PROVIDED MATERIAL:
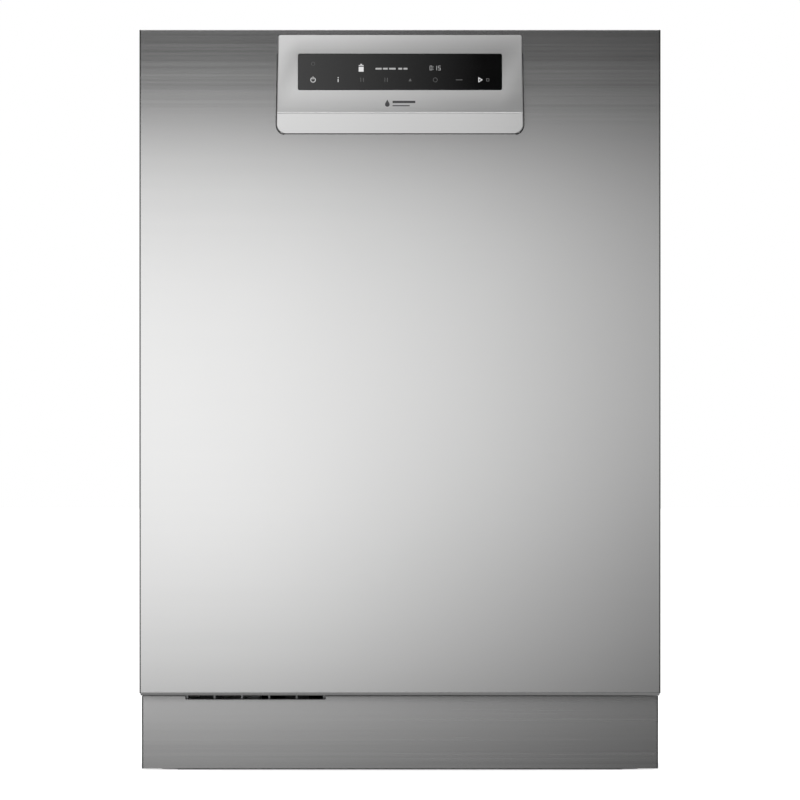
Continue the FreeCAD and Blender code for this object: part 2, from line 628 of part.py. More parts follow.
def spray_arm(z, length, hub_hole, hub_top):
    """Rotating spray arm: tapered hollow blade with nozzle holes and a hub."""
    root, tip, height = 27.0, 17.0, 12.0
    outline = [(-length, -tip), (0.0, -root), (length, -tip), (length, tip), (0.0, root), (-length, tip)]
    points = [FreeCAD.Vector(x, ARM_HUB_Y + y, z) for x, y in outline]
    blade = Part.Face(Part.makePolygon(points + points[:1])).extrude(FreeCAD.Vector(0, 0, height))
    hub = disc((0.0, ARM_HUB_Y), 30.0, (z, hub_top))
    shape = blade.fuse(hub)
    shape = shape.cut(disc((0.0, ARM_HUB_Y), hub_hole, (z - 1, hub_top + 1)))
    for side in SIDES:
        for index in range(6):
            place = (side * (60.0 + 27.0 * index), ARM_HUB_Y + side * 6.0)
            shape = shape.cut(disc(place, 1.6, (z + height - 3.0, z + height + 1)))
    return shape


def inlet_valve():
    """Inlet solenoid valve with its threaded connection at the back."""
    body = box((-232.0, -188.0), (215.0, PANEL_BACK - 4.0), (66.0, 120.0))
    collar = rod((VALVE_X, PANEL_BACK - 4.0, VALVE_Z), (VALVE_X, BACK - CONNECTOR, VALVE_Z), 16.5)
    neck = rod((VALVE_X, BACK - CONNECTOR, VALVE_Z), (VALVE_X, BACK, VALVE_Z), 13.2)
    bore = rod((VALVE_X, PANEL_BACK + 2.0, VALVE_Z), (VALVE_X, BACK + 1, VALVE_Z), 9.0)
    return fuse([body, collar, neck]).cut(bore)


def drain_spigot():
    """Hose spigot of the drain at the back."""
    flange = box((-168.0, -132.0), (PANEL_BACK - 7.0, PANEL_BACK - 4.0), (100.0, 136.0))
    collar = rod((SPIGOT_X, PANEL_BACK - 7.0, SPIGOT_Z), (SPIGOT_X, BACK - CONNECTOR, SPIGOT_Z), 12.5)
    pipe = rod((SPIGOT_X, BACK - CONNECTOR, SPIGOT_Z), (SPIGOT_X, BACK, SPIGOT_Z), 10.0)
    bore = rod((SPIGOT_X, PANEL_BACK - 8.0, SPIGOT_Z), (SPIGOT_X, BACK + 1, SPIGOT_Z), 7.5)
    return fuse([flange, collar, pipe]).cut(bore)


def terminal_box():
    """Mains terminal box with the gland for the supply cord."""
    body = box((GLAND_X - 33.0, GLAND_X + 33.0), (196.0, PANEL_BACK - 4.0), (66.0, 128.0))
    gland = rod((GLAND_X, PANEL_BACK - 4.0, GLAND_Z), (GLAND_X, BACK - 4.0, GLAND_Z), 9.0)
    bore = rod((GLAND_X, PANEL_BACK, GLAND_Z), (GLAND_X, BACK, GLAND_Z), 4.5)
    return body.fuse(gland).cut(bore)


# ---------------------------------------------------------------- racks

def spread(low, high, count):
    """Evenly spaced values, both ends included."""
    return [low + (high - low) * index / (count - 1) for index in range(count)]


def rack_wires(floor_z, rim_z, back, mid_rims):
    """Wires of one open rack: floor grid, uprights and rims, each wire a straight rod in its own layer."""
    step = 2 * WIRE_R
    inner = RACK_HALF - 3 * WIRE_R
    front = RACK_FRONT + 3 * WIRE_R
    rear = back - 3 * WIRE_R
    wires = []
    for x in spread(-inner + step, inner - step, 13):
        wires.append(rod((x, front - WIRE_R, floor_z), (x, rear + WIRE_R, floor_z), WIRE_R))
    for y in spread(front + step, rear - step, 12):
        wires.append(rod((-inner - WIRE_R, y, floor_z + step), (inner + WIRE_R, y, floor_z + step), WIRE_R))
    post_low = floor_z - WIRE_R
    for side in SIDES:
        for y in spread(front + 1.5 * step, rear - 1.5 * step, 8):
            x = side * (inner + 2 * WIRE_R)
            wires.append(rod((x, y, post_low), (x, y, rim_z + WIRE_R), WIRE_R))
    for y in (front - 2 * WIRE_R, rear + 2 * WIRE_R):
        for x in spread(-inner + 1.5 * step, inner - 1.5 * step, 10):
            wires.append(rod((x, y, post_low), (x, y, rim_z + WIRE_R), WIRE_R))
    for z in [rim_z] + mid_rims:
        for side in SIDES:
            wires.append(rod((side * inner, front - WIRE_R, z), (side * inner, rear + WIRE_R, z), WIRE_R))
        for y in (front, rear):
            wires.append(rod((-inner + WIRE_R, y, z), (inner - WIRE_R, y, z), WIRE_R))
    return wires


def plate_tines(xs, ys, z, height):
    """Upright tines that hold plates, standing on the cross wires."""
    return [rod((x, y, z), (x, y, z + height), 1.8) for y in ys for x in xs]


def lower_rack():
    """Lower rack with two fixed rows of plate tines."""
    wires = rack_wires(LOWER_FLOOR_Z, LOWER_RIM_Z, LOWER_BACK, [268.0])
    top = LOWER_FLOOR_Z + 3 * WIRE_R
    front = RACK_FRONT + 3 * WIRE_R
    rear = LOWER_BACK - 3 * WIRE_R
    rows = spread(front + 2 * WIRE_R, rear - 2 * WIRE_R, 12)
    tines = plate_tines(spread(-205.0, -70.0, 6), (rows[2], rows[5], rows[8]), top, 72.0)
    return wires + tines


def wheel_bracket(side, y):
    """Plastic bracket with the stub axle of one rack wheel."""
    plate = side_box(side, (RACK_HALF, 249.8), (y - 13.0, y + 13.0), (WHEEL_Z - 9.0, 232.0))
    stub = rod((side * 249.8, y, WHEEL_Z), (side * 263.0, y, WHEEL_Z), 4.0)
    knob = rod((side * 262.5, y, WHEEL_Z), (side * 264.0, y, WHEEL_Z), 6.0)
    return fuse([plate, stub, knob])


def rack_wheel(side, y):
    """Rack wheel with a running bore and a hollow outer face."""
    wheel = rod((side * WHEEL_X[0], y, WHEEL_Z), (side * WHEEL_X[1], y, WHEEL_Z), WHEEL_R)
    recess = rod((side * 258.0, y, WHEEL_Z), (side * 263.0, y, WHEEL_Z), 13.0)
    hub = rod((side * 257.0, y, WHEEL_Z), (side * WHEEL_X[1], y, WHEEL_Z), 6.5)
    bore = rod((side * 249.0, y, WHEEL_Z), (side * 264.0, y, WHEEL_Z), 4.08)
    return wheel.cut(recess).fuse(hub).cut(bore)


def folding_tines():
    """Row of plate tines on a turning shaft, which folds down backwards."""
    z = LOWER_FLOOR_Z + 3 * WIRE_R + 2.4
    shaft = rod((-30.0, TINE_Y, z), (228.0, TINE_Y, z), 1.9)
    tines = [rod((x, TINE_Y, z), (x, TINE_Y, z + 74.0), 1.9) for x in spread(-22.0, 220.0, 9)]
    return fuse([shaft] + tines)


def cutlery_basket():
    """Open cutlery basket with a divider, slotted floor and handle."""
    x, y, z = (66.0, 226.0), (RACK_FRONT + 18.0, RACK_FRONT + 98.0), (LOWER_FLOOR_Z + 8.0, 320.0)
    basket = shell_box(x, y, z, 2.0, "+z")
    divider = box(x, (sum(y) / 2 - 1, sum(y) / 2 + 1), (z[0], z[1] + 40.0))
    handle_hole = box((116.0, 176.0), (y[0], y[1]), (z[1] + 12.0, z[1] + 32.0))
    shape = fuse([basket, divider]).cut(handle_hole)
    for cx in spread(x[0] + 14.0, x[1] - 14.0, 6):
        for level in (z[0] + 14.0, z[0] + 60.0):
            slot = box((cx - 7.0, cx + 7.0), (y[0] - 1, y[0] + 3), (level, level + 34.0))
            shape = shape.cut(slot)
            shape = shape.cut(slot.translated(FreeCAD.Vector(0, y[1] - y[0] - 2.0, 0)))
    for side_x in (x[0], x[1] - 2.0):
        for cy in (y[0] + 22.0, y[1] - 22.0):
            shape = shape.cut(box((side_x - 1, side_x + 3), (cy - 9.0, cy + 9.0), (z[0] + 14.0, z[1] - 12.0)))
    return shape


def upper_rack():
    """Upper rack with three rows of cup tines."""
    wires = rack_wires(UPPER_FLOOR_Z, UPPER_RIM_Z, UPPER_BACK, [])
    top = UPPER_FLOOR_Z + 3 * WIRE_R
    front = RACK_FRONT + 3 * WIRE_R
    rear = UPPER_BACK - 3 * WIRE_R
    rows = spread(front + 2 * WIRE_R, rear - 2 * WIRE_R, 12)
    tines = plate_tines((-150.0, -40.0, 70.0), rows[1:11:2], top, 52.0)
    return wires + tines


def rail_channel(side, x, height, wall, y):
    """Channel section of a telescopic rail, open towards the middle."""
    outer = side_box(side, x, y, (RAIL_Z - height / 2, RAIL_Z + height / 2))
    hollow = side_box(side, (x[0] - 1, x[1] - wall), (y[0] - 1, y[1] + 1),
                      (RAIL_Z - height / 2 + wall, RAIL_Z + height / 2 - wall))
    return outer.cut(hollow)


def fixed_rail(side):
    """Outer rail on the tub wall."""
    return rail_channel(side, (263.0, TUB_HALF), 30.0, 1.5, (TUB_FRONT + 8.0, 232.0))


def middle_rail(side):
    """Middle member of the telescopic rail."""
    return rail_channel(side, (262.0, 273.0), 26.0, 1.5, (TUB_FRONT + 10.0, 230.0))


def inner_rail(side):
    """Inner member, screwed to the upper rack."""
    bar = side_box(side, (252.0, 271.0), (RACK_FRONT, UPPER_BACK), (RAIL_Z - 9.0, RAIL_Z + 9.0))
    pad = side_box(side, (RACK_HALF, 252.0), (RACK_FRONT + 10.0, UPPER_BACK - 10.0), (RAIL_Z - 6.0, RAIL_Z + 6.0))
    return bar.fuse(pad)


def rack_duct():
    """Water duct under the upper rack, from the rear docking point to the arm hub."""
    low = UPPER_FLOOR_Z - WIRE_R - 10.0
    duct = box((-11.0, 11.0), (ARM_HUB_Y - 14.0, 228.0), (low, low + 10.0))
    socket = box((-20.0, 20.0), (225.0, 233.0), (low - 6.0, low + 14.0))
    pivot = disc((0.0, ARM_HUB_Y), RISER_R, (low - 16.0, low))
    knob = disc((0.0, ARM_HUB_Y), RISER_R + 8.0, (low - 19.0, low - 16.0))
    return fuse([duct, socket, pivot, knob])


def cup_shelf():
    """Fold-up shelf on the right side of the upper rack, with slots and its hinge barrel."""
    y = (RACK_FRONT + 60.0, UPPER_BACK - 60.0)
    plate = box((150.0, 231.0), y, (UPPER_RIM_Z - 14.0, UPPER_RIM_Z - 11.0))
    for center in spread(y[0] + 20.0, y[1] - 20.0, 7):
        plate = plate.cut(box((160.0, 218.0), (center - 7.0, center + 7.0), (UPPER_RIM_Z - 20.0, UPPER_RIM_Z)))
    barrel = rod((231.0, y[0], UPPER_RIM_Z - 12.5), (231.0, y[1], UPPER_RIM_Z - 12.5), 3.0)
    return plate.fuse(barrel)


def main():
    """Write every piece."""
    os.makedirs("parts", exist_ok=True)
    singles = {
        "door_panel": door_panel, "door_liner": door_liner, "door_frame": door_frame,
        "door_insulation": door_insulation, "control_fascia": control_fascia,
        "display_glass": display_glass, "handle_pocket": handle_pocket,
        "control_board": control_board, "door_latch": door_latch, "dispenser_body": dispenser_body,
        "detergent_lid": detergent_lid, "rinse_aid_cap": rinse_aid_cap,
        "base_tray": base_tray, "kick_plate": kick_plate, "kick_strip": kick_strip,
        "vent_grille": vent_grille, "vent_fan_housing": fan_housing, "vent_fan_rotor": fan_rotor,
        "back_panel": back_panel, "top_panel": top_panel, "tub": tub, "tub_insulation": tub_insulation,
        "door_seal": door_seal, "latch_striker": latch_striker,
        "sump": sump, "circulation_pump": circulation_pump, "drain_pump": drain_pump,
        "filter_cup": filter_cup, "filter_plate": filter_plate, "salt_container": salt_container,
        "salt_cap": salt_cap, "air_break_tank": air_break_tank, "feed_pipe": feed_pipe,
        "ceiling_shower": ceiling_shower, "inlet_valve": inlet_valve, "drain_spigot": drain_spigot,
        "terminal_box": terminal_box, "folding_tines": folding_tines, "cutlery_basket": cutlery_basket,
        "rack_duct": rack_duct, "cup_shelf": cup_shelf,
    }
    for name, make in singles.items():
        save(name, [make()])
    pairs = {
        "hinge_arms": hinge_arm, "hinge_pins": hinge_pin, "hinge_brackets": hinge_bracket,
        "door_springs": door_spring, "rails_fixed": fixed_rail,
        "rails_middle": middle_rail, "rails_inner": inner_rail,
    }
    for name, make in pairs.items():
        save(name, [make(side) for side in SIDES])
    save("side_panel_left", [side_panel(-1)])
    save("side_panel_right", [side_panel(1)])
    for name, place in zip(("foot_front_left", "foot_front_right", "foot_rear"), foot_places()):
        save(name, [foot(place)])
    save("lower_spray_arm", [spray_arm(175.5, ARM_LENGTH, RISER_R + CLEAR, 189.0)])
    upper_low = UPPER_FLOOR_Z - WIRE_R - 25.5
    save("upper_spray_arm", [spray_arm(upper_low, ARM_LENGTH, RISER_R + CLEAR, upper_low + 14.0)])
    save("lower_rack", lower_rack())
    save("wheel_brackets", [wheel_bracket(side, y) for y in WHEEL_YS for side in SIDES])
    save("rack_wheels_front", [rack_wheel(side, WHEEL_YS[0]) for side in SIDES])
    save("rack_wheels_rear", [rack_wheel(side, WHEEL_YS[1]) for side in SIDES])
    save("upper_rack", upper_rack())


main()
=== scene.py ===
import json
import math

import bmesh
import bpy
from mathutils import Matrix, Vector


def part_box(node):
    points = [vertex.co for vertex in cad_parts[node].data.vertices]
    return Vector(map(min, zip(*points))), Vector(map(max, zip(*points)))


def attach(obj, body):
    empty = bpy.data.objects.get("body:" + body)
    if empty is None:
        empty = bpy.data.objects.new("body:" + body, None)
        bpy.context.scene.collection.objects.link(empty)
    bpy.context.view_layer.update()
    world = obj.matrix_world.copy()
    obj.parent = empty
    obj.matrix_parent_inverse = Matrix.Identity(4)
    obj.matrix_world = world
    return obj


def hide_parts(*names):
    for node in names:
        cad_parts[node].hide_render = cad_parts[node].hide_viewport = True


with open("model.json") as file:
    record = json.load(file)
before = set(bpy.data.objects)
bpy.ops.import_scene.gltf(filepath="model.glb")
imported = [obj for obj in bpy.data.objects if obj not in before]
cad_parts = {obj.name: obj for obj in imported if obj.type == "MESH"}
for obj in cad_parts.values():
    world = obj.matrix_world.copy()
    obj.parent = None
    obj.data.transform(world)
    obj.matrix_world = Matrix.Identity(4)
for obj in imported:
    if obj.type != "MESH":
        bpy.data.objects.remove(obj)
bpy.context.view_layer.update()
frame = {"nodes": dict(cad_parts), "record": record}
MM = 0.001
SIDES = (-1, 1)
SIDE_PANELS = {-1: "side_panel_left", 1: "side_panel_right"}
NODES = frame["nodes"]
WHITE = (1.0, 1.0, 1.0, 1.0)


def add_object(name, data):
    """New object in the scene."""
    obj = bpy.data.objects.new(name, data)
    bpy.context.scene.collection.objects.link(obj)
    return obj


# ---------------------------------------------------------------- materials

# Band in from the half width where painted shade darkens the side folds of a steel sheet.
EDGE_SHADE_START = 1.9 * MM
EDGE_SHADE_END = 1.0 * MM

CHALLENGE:
Transcribe exactly, and only, the lines beginning at the line containing "obj.parent = empty" and ending at the line containing "cad_parts[node].hide_render = cad_parts[node].hide_viewport", both inclusive.

FINAL RESULT:
    obj.parent = empty
    obj.matrix_parent_inverse = Matrix.Identity(4)
    obj.matrix_world = world
    return obj


def hide_parts(*names):
    for node in names:
        cad_parts[node].hide_render = cad_parts[node].hide_viewport = True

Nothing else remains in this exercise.